(JSON records of objects)
════════

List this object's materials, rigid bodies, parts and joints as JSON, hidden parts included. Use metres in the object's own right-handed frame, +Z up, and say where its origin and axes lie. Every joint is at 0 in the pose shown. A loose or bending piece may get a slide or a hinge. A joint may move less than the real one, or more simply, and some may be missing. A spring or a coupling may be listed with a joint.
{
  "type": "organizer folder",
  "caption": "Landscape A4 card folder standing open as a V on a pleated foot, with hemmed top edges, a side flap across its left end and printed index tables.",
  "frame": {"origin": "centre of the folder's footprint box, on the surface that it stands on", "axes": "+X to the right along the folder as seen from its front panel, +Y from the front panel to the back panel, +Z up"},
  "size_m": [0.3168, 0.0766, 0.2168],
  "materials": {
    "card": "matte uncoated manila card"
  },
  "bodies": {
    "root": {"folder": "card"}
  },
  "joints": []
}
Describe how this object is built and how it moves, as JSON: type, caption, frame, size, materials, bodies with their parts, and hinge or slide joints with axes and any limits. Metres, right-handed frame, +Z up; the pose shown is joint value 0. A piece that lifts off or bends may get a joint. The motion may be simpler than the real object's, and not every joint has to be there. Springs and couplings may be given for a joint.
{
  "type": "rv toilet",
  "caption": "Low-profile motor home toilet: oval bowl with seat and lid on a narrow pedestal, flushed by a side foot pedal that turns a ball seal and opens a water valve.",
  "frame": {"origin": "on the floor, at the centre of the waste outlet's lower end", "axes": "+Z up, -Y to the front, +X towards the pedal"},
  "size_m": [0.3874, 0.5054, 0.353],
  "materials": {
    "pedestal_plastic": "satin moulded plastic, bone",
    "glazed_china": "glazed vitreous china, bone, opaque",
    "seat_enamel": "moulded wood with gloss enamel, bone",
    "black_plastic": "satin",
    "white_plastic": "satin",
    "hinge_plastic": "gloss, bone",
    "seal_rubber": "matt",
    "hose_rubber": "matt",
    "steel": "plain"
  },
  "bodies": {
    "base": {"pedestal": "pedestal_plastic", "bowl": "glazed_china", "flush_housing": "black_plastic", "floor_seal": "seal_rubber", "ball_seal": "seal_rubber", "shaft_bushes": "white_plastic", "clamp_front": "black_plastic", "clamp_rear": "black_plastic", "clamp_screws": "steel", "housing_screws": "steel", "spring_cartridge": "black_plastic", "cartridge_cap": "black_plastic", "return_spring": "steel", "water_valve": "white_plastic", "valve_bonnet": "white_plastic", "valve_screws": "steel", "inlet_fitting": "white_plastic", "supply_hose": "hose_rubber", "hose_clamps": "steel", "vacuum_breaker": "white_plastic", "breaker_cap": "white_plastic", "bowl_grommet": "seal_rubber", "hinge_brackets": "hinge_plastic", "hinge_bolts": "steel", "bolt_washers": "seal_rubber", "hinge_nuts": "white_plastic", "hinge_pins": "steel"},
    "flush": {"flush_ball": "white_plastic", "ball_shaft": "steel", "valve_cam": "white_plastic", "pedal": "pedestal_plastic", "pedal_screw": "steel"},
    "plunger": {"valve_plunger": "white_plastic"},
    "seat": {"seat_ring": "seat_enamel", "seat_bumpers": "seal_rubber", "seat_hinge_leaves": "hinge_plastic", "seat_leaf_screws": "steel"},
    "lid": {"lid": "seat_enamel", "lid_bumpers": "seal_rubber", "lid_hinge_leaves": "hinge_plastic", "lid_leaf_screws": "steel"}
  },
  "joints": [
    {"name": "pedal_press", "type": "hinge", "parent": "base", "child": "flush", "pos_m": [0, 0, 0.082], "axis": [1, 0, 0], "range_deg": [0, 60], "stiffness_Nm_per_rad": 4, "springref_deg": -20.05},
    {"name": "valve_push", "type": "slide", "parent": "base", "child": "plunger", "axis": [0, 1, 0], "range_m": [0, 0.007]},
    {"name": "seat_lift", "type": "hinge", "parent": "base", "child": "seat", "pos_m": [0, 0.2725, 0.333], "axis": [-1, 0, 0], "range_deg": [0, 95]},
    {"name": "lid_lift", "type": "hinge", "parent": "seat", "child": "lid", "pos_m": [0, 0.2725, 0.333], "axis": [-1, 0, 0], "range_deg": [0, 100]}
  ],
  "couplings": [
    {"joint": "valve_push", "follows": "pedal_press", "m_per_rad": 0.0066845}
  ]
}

════════

## Stated task:
Your task is to reproduce all of the records exactly.

## Exercise response:
List this object's materials, rigid bodies, parts and joints as JSON, hidden parts included. Use metres in the object's own right-handed frame, +Z up, and say where its origin and axes lie. Every joint is at 0 in the pose shown. A loose or bending piece may get a slide or a hinge. A joint may move less than the real one, or more simply, and some may be missing. A spring or a coupling may be listed with a joint.
{
  "type": "organizer folder",
  "caption": "Landscape A4 card folder standing open as a V on a pleated foot, with hemmed top edges, a side flap across its left end and printed index tables.",
  "frame": {"origin": "centre of the folder's footprint box, on the surface that it stands on", "axes": "+X to the right along the folder as seen from its front panel, +Y from the front panel to the back panel, +Z up"},
  "size_m": [0.3168, 0.0766, 0.2168],
  "materials": {
    "card": "matte uncoated manila card"
  },
  "bodies": {
    "root": {"folder": "card"}
  },
  "joints": []
}
Describe how this object is built and how it moves, as JSON: type, caption, frame, size, materials, bodies with their parts, and hinge or slide joints with axes and any limits. Metres, right-handed frame, +Z up; the pose shown is joint value 0. A piece that lifts off or bends may get a joint. The motion may be simpler than the real object's, and not every joint has to be there. Springs and couplings may be given for a joint.
{
  "type": "rv toilet",
  "caption": "Low-profile motor home toilet: oval bowl with seat and lid on a narrow pedestal, flushed by a side foot pedal that turns a ball seal and opens a water valve.",
  "frame": {"origin": "on the floor, at the centre of the waste outlet's lower end", "axes": "+Z up, -Y to the front, +X towards the pedal"},
  "size_m": [0.3874, 0.5054, 0.353],
  "materials": {
    "pedestal_plastic": "satin moulded plastic, bone",
    "glazed_china": "glazed vitreous china, bone, opaque",
    "seat_enamel": "moulded wood with gloss enamel, bone",
    "black_plastic": "satin",
    "white_plastic": "satin",
    "hinge_plastic": "gloss, bone",
    "seal_rubber": "matt",
    "hose_rubber": "matt",
    "steel": "plain"
  },
  "bodies": {
    "base": {"pedestal": "pedestal_plastic", "bowl": "glazed_china", "flush_housing": "black_plastic", "floor_seal": "seal_rubber", "ball_seal": "seal_rubber", "shaft_bushes": "white_plastic", "clamp_front": "black_plastic", "clamp_rear": "black_plastic", "clamp_screws": "steel", "housing_screws": "steel", "spring_cartridge": "black_plastic", "cartridge_cap": "black_plastic", "return_spring": "steel", "water_valve": "white_plastic", "valve_bonnet": "white_plastic", "valve_screws": "steel", "inlet_fitting": "white_plastic", "supply_hose": "hose_rubber", "hose_clamps": "steel", "vacuum_breaker": "white_plastic", "breaker_cap": "white_plastic", "bowl_grommet": "seal_rubber", "hinge_brackets": "hinge_plastic", "hinge_bolts": "steel", "bolt_washers": "seal_rubber", "hinge_nuts": "white_plastic", "hinge_pins": "steel"},
    "flush": {"flush_ball": "white_plastic", "ball_shaft": "steel", "valve_cam": "white_plastic", "pedal": "pedestal_plastic", "pedal_screw": "steel"},
    "plunger": {"valve_plunger": "white_plastic"},
    "seat": {"seat_ring": "seat_enamel", "seat_bumpers": "seal_rubber", "seat_hinge_leaves": "hinge_plastic", "seat_leaf_screws": "steel"},
    "lid": {"lid": "seat_enamel", "lid_bumpers": "seal_rubber", "lid_hinge_leaves": "hinge_plastic", "lid_leaf_screws": "steel"}
  },
  "joints": [
    {"name": "pedal_press", "type": "hinge", "parent": "base", "child": "flush", "pos_m": [0, 0, 0.082], "axis": [1, 0, 0], "range_deg": [0, 60], "stiffness_Nm_per_rad": 4, "springref_deg": -20.05},
    {"name": "valve_push", "type": "slide", "parent": "base", "child": "plunger", "axis": [0, 1, 0], "range_m": [0, 0.007]},
    {"name": "seat_lift", "type": "hinge", "parent": "base", "child": "seat", "pos_m": [0, 0.2725, 0.333], "axis": [-1, 0, 0], "range_deg": [0, 95]},
    {"name": "lid_lift", "type": "hinge", "parent": "seat", "child": "lid", "pos_m": [0, 0.2725, 0.333], "axis": [-1, 0, 0], "range_deg": [0, 100]}
  ],
  "couplings": [
    {"joint": "valve_push", "follows": "pedal_press", "m_per_rad": 0.0066845}
  ]
}